Engineering a career: Important for Tinker to attract, retain engineers

  • Published
  • By Mike W. Ray
  • Tinker Public Affairs
Engineers are critical to various operations at Tinker AFB. Consequently, as the U.S. Air Force downsizes to accommodate leaner budgets, recruiting and retaining engineers has become challenging but vital to Tinker as it competes with the private sector for that talent pool.

Private industry can and does offer higher salaries to engineers than the Department of Defense does, acknowledged Shannon Custard, Chief of the Workforce Development Branch in the Engineering and Technical Management Directorate of the Air Force Sustainment Center.

Nevertheless, she said, AFSC/EN offers several perquisites that it uses to attract engineers to the Oklahoma City Air Logistics Complex. These include:

· Job stability. "Yes, it certainly was a little difficult during the furlough period earlier this year," Ms. Custard said. "But I told our job candidates that I had worked for the government for more than 28 years and this was the first time anything like that had happened."

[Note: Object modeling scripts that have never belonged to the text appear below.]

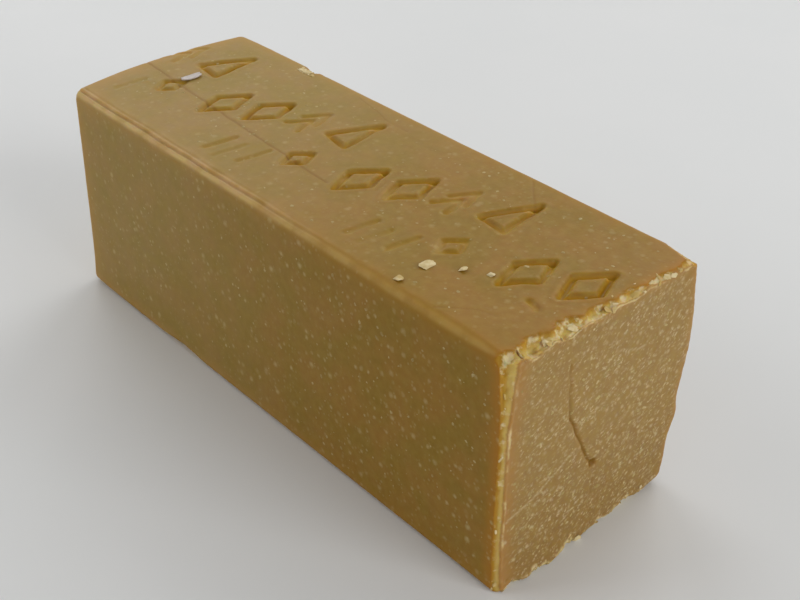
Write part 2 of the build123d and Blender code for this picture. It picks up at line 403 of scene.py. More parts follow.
def break_off(points, runs):
    """Push what lies outside a break back into a hollow: (points, how far each moved, share).
    The break leaves each face at the given run from the edge or corner that they share, and
    the share is 1 on that edge, 0 along the break's border and less beyond it."""
    depth = inward(points)
    share = 1 - sum(depth[face] / run for face, run in runs.items())
    steepness = sum(1 / run ** 2 for run in runs.values())
    missing = np.clip(share, 0, None)
    missing = missing * (1 + SCOOP * missing) / steepness
    moved = points.copy()
    for face, run in runs.items():
        axis, way = FACES[face]
        moved[:, axis] -= way * missing / run
    return moved, missing * np.sqrt(steepness), share


def break_edges(points):
    """Crumble the bar's edges. Returns the points and, for each one: how far it broke away, how
    ragged and how pale the break is, how far across it towards the cut end, the painted glow
    beside it, the burr where it meets the cut end, and the painted shade along its brink on the
    other face."""
    wander = 0.15 * smooth_noise(points, 0.5, 31)[:, None]
    lump = crumbs(points + wander, CHIP_SIZE, 33)[1]
    small = crumbs(points, CHIP_SIZE / 2.4, 37)[1]
    uneven = 1.1 * lump + 0.6 * small - 0.85
    kinds = ("broken", "ragged", "pale", "rim_glow", "burr", "brink_shade", "to_cut")
    wear = {kind: np.zeros(len(points)) for kind in kinds}
    for first, second, along, ragged, glow_share, pale, breaks in EDGE_BREAKS:
        first_run = np.full(len(points), LEAST_BREAK)
        second_run = np.full(len(points), LEAST_BREAK)
        for middle, reach, run, other_run in breaks:
            weight = bump(points[:, along], middle, reach)
            first_run = np.maximum(first_run, weight * run)
            second_run = np.maximum(second_run, weight * other_run)
        crumbled = 1 + ragged * uneven
        runs = {first: first_run * crumbled, second: second_run * crumbled}
        border = bump(inward(points)["cut"], 0, 0.3) if "cut" in runs else 0
        points, pushed, share = break_off(points, runs)
        beyond = share * np.minimum(first_run, second_run)
        newly = pushed > wear["broken"]
        wear["ragged"][newly] = ragged
        wear["pale"][newly] = pale
        if "cut" in runs:
            wear["to_cut"][newly] = (1 - inward(points)["cut"] / runs["cut"])[newly]
        wear["broken"] = np.maximum(wear["broken"], pushed)
        # painted orange glow beside the break, where light shines through the thin rosin
        rim_glow = glow_share * np.exp(np.minimum(beyond, 0) / RIM_GLOW_DEPTH)
        wear["rim_glow"] = np.maximum(wear["rim_glow"], rim_glow)
        wear["burr"] = np.maximum(wear["burr"], border * bump(beyond, -BURR_WIDTH / 2, BURR_WIDTH))
        # painted shade along the break's brink
        brink_shade = ragged * (1 - border) * bump(beyond, 0.05, BRINK_SHADE_WIDTH)
        wear["brink_shade"] = np.maximum(wear["brink_shade"], brink_shade * smoothstep(LEAST_BREAK, 0.5, first_run))
    for corner in CORNER_BREAKS:
        corner_runs = {face: run * (1 + CORNER_RAGGED * uneven) for face, run in corner.items()}
        points, pushed, share = break_off(points, corner_runs)
        wear["ragged"][pushed > wear["broken"]] = CORNER_RAGGED
        wear["broken"] = np.maximum(wear["broken"], pushed)
    return points, wear


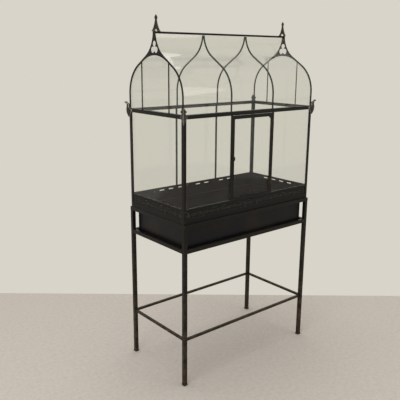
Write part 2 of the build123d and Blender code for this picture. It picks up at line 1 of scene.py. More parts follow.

· A set work week. Unlike private industry, "The government expects you to work only 40 hours a week," Ms. Custard said. "If more is required, you are compensated with overtime pay or comp time off."

· Leave-time accrual. "You start accruing vacation and sick leave immediately, and annual leave increases in tandem with time in service," she related. "Also, if allowed, you can earn up to 20 hours per week in credit time and Fit-4-Life," a program by which civilians can use up to three hours per week of their work schedule to devote to a personal fitness program.

· Immediate 'hands-on' experience. Most of the places where engineers work at Tinker "allow immediate hands-on experience with the product or system they manage," Ms. Custard said. "There is no 'training period,' per se. Everything they do has a direct and immediate effect on the mission and the warfighter."

· Salary. Typically the salary for new engineers in the Air Force "starts out small compared to others, but increases quickly because of the accelerated promotion rate for engineers," Ms. Custard said.

· Educational benefits. Tinker offers a variety of programs that help pay for a candidate's higher education.

· Job variety. Tinker has myriad places and types of work performed by engineers: in aircraft and jet engine maintenance, in the manufacture of parts and tools, in the maintenance of unmanned aerial vehicles, etc. The base employs engineers in the OC-ALC, the supply chain, the Air Force Nuclear Weapons Center/Missile Sustainment Division, and the Air Force Life Cycle Management Center's Aircraft and Propulsion system program offices.

"We are constantly campaigning to recruit and retain engineers," said Angie Tymofichuk, Director of the AFSC's Engineering and Technical Management Directorate.
 
In fact, she said, an incentive program geared toward retention is under development, and an incentive program that enables Tinker to offer up to a 25 percent recruitment bonus for incoming electrical engineers and computer scientists was approved Wednesday.